Jeong-dong was named for a concubine. King Taejo, founder of the Joseon Dynasty, buried his most beloved concubine there; the tomb was named Jeong-reung, which means “grave for a virtuous lady.” According to a legend, the front gate to today’s British Embassy, right next to Deoksu Palace, is where King Taejo, then an army general, fell in love with this woman at first sight.
By the end of the 19th century, the neighborhood was a significant place for Korea’s fledgling expatriate community as well as for the king.
After the “hermit kingdom” opened its doors to foreign countries in 1876, Jeong-dong became Korea’s first expat neighborhood. Foreigners chose it for its proximity to both the core of Seoul and to Mapo, where the ferry that brought visitors to Seoul from Incheon docked.
Americans first bought land in the area in 1883; soon Jeong-dong was home to the U.S. legation, as well as those of Britain, France and Russia. Anglican and Methodist churches were built (and are still there today). Locals called the area the “Westerners’ village.”
This tradition continues today, with the area still home to embassy compounds and official residences, always heavily guarded by police and making a curious contrast with the passers-by taking photographs of buildings like the Seoul Anglican Church with its Romanesque architecture.

Around the time that foreigners were establishing themselves in the neighborhood, the Deoksu Palace site itself was desolate. Built in the 16th century as a temporary home for King Seonjo after Gyeongbok Palace was burnt down, the site was used for centuries as a residence for peripheral relatives of the royal family. Not until the last years of King Gojong’s reign was the palace an official royal residence.
King Gojong’s court was split among factions that leaned toward one or another of the foreign powers surrounding Korea; there were pro-Japanese, pro-Chinese and pro-Russian factions, among others, and King Gojong’s authority was slipping away.
After Queen Myeongseong was slain in Gyeongbok Palace by Japanese assassins in 1895, the king grew fearful for his own safety. In 1896, he fled to the Russian legation in Jeong-dong, seeking protection, and stayed there until early 1897.

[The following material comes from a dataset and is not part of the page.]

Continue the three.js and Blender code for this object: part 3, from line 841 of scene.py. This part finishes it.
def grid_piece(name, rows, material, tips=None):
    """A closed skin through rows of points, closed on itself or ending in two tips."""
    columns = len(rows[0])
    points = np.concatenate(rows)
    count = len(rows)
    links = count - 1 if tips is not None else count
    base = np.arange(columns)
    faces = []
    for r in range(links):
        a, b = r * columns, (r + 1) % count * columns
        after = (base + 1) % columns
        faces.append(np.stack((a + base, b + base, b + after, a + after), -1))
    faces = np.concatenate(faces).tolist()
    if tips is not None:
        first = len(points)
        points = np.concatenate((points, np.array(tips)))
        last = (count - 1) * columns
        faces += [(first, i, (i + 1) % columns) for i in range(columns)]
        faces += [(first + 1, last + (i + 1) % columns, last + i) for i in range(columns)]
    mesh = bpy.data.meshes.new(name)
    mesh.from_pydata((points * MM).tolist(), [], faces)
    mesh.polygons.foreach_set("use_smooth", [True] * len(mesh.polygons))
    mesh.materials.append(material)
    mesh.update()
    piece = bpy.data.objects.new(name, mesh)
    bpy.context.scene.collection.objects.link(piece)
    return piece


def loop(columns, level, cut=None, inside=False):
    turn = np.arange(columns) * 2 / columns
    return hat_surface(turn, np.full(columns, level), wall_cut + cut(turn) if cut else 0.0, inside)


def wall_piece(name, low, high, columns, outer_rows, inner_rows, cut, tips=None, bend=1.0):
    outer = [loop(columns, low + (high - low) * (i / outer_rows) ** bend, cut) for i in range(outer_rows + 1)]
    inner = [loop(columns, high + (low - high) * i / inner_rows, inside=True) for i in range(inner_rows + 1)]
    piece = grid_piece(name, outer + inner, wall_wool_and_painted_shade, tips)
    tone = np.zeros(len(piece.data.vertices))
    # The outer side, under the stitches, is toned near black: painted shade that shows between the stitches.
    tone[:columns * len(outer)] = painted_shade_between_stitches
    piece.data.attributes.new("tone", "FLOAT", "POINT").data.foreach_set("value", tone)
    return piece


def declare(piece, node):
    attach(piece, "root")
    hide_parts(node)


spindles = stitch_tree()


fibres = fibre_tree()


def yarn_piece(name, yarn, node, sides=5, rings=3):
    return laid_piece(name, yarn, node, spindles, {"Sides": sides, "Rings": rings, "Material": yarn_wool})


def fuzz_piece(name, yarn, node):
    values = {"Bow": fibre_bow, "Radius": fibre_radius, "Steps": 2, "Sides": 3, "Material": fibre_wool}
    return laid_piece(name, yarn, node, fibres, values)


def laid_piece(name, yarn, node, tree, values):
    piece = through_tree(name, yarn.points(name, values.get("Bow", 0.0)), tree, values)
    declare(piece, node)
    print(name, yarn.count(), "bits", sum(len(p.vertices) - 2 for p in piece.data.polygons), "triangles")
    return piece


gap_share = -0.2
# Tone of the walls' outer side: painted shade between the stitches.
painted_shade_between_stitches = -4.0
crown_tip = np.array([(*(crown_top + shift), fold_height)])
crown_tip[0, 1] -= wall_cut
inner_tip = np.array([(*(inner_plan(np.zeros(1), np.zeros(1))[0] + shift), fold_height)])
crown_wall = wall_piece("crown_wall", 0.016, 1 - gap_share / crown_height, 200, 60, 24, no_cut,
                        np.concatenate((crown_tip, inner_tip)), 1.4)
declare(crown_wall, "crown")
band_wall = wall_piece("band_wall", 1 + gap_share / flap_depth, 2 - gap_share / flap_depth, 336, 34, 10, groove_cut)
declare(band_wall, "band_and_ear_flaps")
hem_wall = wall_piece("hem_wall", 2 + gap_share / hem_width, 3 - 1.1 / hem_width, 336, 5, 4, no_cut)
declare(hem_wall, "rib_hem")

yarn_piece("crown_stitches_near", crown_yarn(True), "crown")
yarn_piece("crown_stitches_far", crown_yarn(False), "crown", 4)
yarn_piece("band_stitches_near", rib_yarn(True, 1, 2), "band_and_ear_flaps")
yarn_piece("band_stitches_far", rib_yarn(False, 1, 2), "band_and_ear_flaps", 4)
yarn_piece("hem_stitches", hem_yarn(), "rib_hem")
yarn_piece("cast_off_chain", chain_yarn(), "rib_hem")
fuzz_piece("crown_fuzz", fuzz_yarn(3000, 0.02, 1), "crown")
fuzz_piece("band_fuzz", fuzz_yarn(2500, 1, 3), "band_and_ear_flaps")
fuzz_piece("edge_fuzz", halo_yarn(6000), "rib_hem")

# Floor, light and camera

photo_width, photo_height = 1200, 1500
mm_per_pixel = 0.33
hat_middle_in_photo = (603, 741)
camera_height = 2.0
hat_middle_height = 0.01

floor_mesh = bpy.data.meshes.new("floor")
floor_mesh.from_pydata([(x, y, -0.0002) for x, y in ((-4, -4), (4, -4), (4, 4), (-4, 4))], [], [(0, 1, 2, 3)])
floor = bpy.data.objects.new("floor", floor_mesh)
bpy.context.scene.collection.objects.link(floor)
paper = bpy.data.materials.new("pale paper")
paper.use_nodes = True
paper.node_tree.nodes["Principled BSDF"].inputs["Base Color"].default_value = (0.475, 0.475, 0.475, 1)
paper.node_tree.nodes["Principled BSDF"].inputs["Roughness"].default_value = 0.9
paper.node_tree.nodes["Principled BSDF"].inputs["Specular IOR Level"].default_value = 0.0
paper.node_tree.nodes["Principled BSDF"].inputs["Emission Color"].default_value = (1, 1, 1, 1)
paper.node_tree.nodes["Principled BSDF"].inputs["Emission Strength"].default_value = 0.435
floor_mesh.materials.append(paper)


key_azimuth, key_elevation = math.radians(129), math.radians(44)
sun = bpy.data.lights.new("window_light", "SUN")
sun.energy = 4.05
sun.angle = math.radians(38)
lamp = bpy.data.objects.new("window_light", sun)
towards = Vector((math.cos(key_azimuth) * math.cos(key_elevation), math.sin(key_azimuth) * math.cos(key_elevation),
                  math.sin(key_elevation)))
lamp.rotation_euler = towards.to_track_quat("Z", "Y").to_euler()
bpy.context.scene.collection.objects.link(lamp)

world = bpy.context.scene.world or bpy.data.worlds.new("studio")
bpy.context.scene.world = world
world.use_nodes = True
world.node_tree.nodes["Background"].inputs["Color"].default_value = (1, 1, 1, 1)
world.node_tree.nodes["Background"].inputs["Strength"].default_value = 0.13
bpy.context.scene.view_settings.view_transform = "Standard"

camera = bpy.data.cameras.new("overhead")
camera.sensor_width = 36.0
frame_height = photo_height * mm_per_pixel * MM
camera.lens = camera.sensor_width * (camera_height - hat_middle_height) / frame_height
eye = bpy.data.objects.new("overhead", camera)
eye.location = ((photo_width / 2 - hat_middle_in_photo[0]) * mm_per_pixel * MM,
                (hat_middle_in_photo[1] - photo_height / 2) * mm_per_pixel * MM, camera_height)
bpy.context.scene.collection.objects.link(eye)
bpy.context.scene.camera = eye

As discontent grew over the king’s absence from the palace, he decided to leave the Russian legation, but Gyeongbok Palace was the last place he wanted to go. So he picked today’s Deoksu Palace site, encompassed by the foreign legations and established buildings, as an official residence. In case of emergency, the king had a secret underground tunnel built from his quarters to the Russian legation; the remains of the entrance to the passageway can still be seen on the palace grounds.

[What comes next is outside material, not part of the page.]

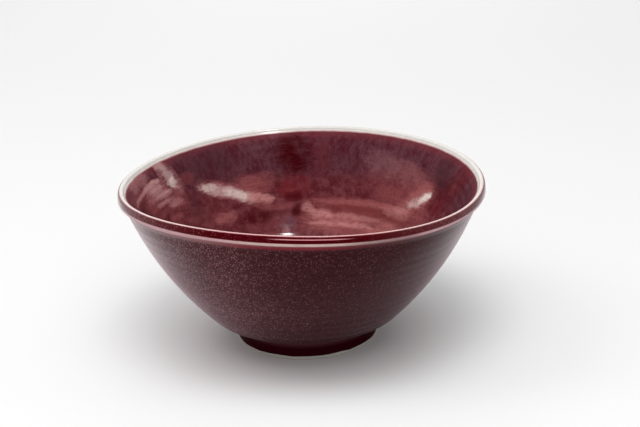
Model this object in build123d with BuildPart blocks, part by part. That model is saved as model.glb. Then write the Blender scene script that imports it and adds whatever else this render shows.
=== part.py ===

In his book, Mr. Kim introduces a Russian architect, Afanasij Ivanobich Scredin Sabatin, who was in King Gojong’s favor. Designer of both the Russian and French legations, the architect was given the Korean name “Sapachin.”
The king had had a taste of a foreign lifestyle during his stay with the Russians, and wanted to mix and match Western and Korean tradition in constructing new buildings on the Deoksu Palace grounds.
So he had Mr. Sabatin come up with designs for buildings like the Sontag Hotel, which at first was for the exclusive use of the royal family. It was named for Antoinette Sontag, a Russian who advised the king on Western manners.
Other buildings in the palace compound employed Western architectural styles, which is what makes Deoksu’s atmosphere unique among the palaces in Seoul. Once the palace compound had been completed to his satisfaction, the king ordered a three-story limit on the height of surrounding buildings.
The king’s power, though, was on the wane. Japan won the struggle for Korea in 1905; in 1907, the colonial government dethroned King Gojong and installed the crown prince in his place as King Sunjong. The Japanese made Changdeok Palace the official royal residence, leaving King Gojong to spend the last years of his life in Deoksu Palace, where he died in 1919.
Mr. Kim said that what most motivated him to write the book was an apparent discrepancy having to do with the size of the Deoksu Palace compound as it exists today, which is not even a fifth of the size of Gyeongbok Palace. He says that the present-day site is too small to have been an official royal residence.
Based on old maps and documents, which he discovered in Japan and other countries, Mr. Kim asserts that the Deoksu Palace compound was actually far larger than one would assume from what’s preserved today.
He says the palace grounds actually included half of what’s now City Hall Plaza, as well as the land where the Koreana Hotel and the Chosun Ilbo building stand today. Mr. Kim writes that the years of colonial rule, and later the rapid urban development of the 1960s, took their toll on the palace compound.
The Cultural Heritage Administration started restoration work on the palace earlier this year; it’s expected to be finished around the year 2008. When it’s complete, Koreans will see the site of the last memories of the Joseon Dynasty from yet another new perspective.